- WHAT IS BEING ASKED
Write out every entry exactly as it appears.

(Records with modeling code)
>>>

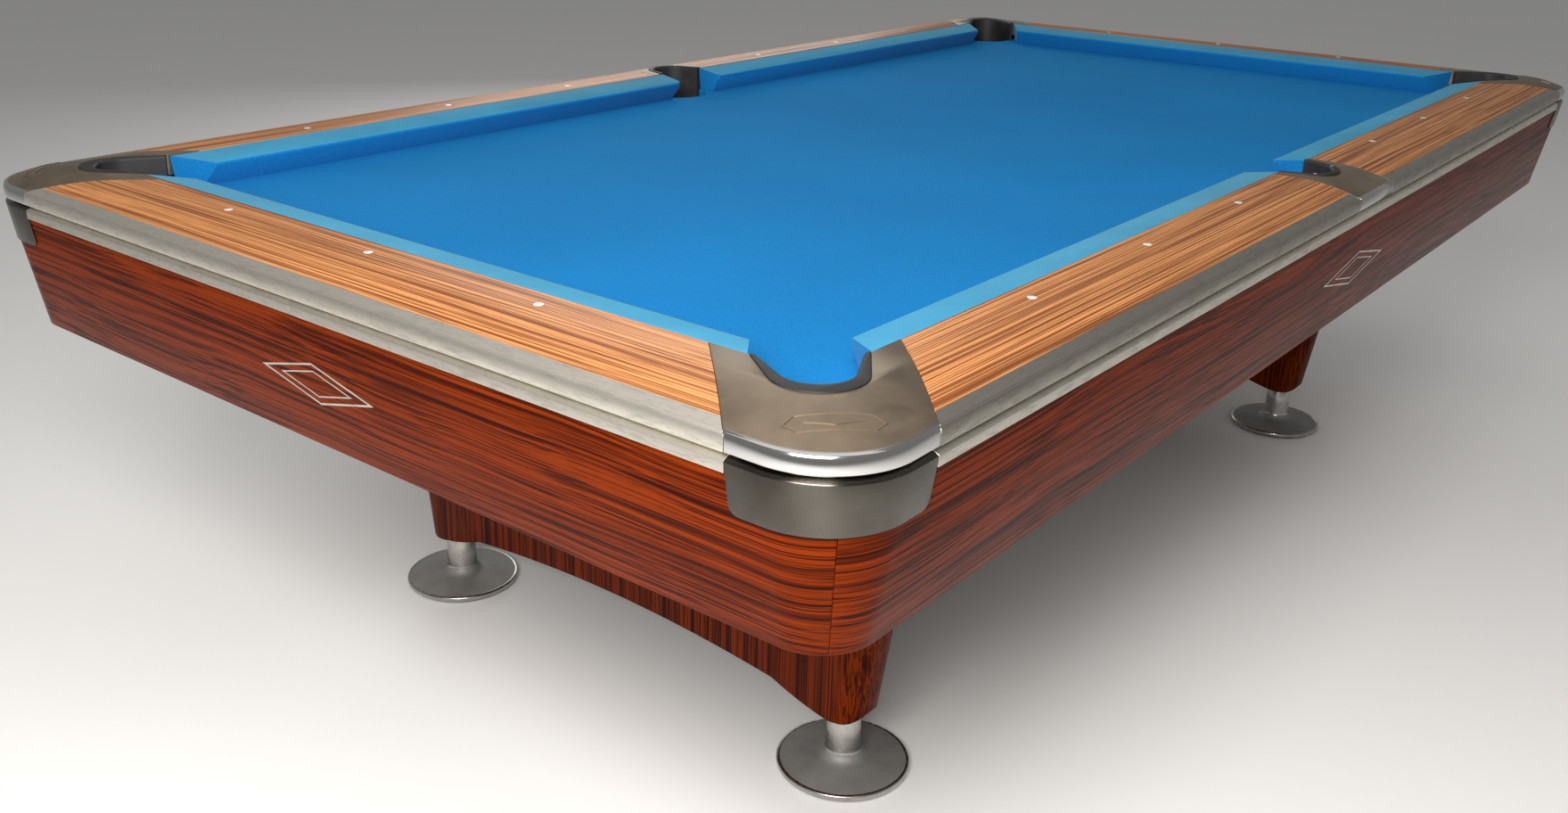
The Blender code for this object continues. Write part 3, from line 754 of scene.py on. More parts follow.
class TABLE_OT_stage(bpy.types.Operator):
    """Pale floor, soft lights and the camera"""

    bl_idname = "pool_table.stage"
    bl_label = "Stage"

    def execute(self, context):
        deselect_all()
        bpy.ops.mesh.primitive_plane_add(size=60, location=(0, 0, 0))
        floor = context.object
        floor.name = "studio_floor"
        f = Finish("studio_floor")
        f.set(Base_Color=(0.93, 0.93, 0.925, 1.0), Roughness=0.85, Specular_IOR_Level=0.1)
        floor.data.materials.append(f.material)

        for name, place, aim, size, power in (
            ("key_light", (-2.80, -1.30, 2.05), (-0.70, -0.20, 0.78), 1.3, studio().key_power),
            ("top_light", (-0.6, 0.2, 3.4), (-0.2, 0, 0.8), 3.0, studio().top_power),
            ("back_light", (2.9, 3.4, 2.4), (0.2, 0.0, 0.6), 2.4, studio().back_power),
        ):
            bpy.ops.object.light_add(type="AREA", location=place)
            light = context.object
            light.name = name
            light.data.size = size
            light.data.energy = power
            light.data.color = (1.0, 0.975, 0.94)
            light.rotation_euler = (Vector(aim) - Vector(place)).to_track_quat("-Z", "Y").to_euler()

        world = bpy.data.worlds.new("studio_world")
        world.use_nodes = True
        background = world.node_tree.nodes["Background"]
        background.inputs["Color"].default_value = (1.0, 0.99, 0.975, 1.0)
        background.inputs["Strength"].default_value = studio().sky
        context.scene.world = world
        context.scene.view_settings.view_transform = "Standard"

        bpy.ops.object.camera_add(location=(-2.4426, -1.5114, RAIL_TOP + 0.5247))
        camera = context.object
        camera.name = "camera"
        yaw, pitch, roll = (math.radians(a) for a in (38.464, -18.816, 1.219))
        look = Vector((math.cos(yaw) * math.cos(pitch), math.sin(yaw) * math.cos(pitch), math.sin(pitch)))
        facing = look.to_track_quat("-Z", "Y") @ Matrix.Rotation(roll, 3, "Z").to_quaternion()
        camera.rotation_euler = facing.to_euler()
        camera.data.sensor_width = 36.0
        camera.data.lens = 33.42
        camera.data.shift_x = 0.0103
        camera.data.shift_y = -0.0535
        camera.data.clip_start = 0.05
        context.scene.camera = camera
        return {"FINISHED"}


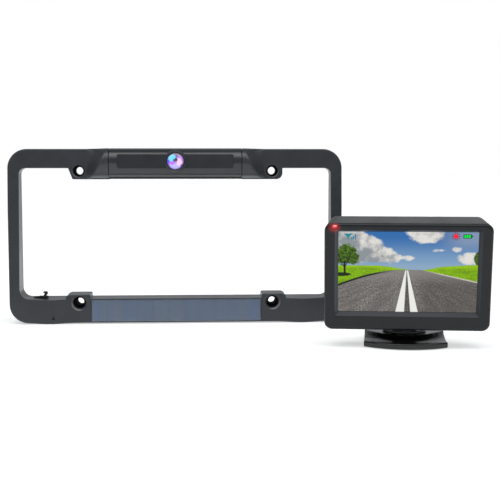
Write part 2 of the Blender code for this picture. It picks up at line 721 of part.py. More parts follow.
def bar_ends():
    """Hollow pivots and O-rings at both ends of the bar."""
    bore = CABLE_RADIUS + 0.0007
    reach = 0.0066
    profile = [(bore, reach), (PIVOT_RADIUS, reach), (PIVOT_RADIUS, 0.0),
               (0.0062, 0.0), (0.0062, -0.0016), (bore, -0.0016), (bore, reach)]
    ring = [(0.0051 + 0.0009 * cos(2 * pi * i / 8), 0.0009 * sin(2 * pi * i / 8))
            for i in range(8, 0, -1)]
    ring.append(ring[0])
    for side, name in ((-1, "left"), (1, "right")):
        axis = "X" if side > 0 else "-X"
        start = (side * (BAR_HALF_LENGTH - 0.0024 - GAP), 0, 0)
        finish(turned("pivot_" + name, profile, start, axis, 16), "black_plastic", BAR,
               smooth=True)
        seal = (side * (KNUCKLE_START + 0.0011), 0, 0)
        finish(turned("oring_" + name, ring, seal, axis, 16), "black_rubber", BAR,
               smooth=True)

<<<

- FINAL RESULT
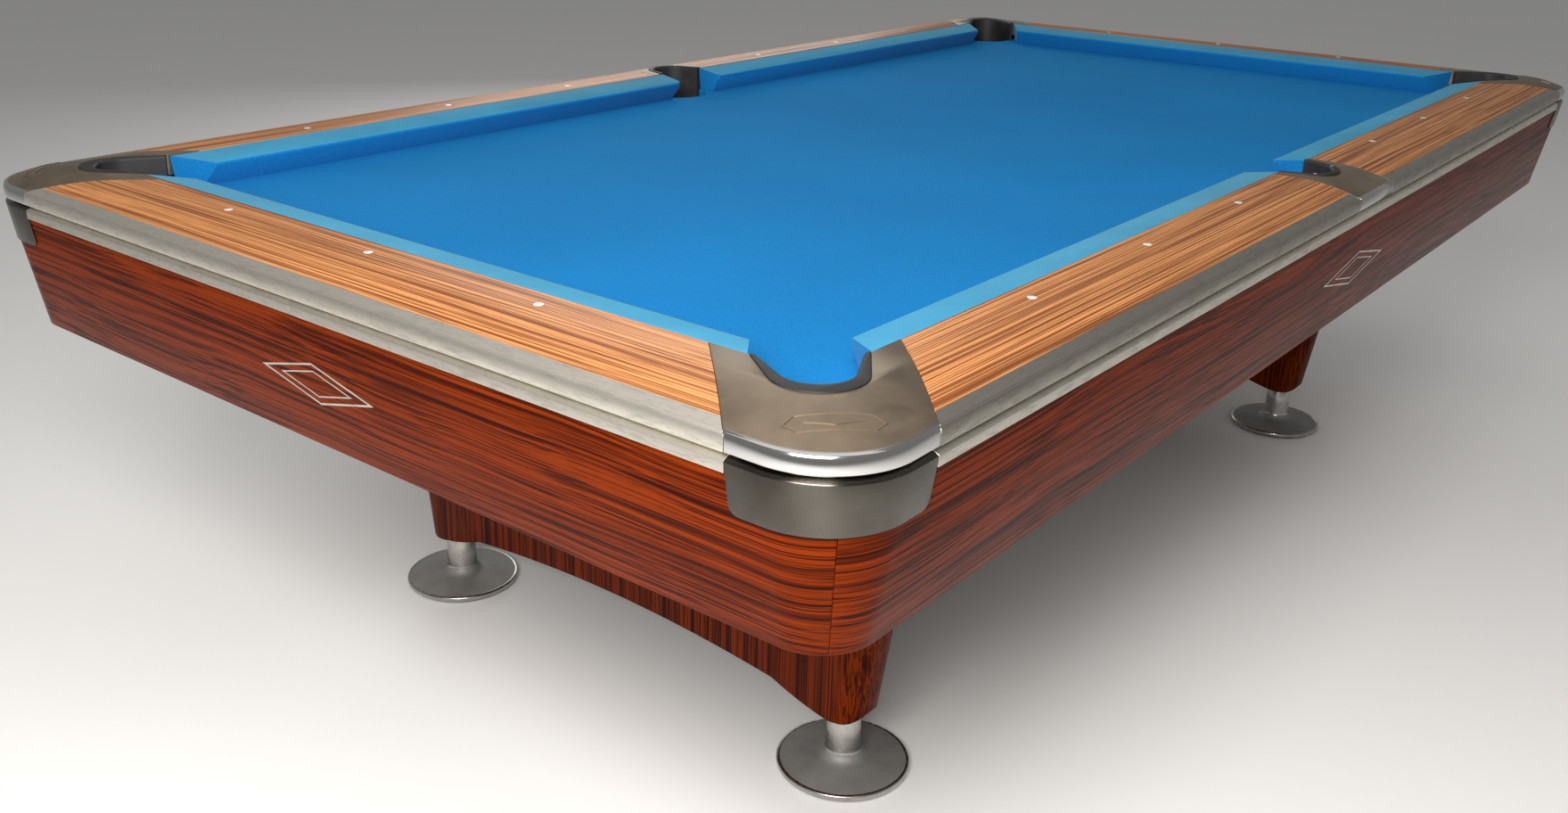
The Blender code for this object continues. Write part 3, from line 754 of scene.py on. More parts follow.
class TABLE_OT_stage(bpy.types.Operator):
    """Pale floor, soft lights and the camera"""

    bl_idname = "pool_table.stage"
    bl_label = "Stage"

    def execute(self, context):
        deselect_all()
        bpy.ops.mesh.primitive_plane_add(size=60, location=(0, 0, 0))
        floor = context.object
        floor.name = "studio_floor"
        f = Finish("studio_floor")
        f.set(Base_Color=(0.93, 0.93, 0.925, 1.0), Roughness=0.85, Specular_IOR_Level=0.1)
        floor.data.materials.append(f.material)

        for name, place, aim, size, power in (
            ("key_light", (-2.80, -1.30, 2.05), (-0.70, -0.20, 0.78), 1.3, studio().key_power),
            ("top_light", (-0.6, 0.2, 3.4), (-0.2, 0, 0.8), 3.0, studio().top_power),
            ("back_light", (2.9, 3.4, 2.4), (0.2, 0.0, 0.6), 2.4, studio().back_power),
        ):
            bpy.ops.object.light_add(type="AREA", location=place)
            light = context.object
            light.name = name
            light.data.size = size
            light.data.energy = power
            light.data.color = (1.0, 0.975, 0.94)
            light.rotation_euler = (Vector(aim) - Vector(place)).to_track_quat("-Z", "Y").to_euler()

        world = bpy.data.worlds.new("studio_world")
        world.use_nodes = True
        background = world.node_tree.nodes["Background"]
        background.inputs["Color"].default_value = (1.0, 0.99, 0.975, 1.0)
        background.inputs["Strength"].default_value = studio().sky
        context.scene.world = world
        context.scene.view_settings.view_transform = "Standard"

        bpy.ops.object.camera_add(location=(-2.4426, -1.5114, RAIL_TOP + 0.5247))
        camera = context.object
        camera.name = "camera"
        yaw, pitch, roll = (math.radians(a) for a in (38.464, -18.816, 1.219))
        look = Vector((math.cos(yaw) * math.cos(pitch), math.sin(yaw) * math.cos(pitch), math.sin(pitch)))
        facing = look.to_track_quat("-Z", "Y") @ Matrix.Rotation(roll, 3, "Z").to_quaternion()
        camera.rotation_euler = facing.to_euler()
        camera.data.sensor_width = 36.0
        camera.data.lens = 33.42
        camera.data.shift_x = 0.0103
        camera.data.shift_y = -0.0535
        camera.data.clip_start = 0.05
        context.scene.camera = camera
        return {"FINISHED"}


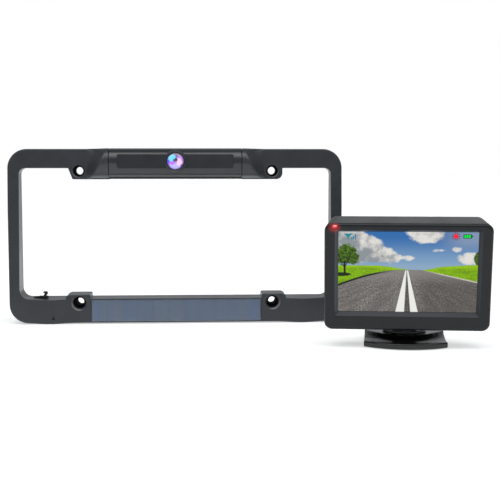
Write part 2 of the Blender code for this picture. It picks up at line 721 of part.py. More parts follow.
def bar_ends():
    """Hollow pivots and O-rings at both ends of the bar."""
    bore = CABLE_RADIUS + 0.0007
    reach = 0.0066
    profile = [(bore, reach), (PIVOT_RADIUS, reach), (PIVOT_RADIUS, 0.0),
               (0.0062, 0.0), (0.0062, -0.0016), (bore, -0.0016), (bore, reach)]
    ring = [(0.0051 + 0.0009 * cos(2 * pi * i / 8), 0.0009 * sin(2 * pi * i / 8))
            for i in range(8, 0, -1)]
    ring.append(ring[0])
    for side, name in ((-1, "left"), (1, "right")):
        axis = "X" if side > 0 else "-X"
        start = (side * (BAR_HALF_LENGTH - 0.0024 - GAP), 0, 0)
        finish(turned("pivot_" + name, profile, start, axis, 16), "black_plastic", BAR,
               smooth=True)
        seal = (side * (KNUCKLE_START + 0.0011), 0, 0)
        finish(turned("oring_" + name, ring, seal, axis, 16), "black_rubber", BAR,
               smooth=True)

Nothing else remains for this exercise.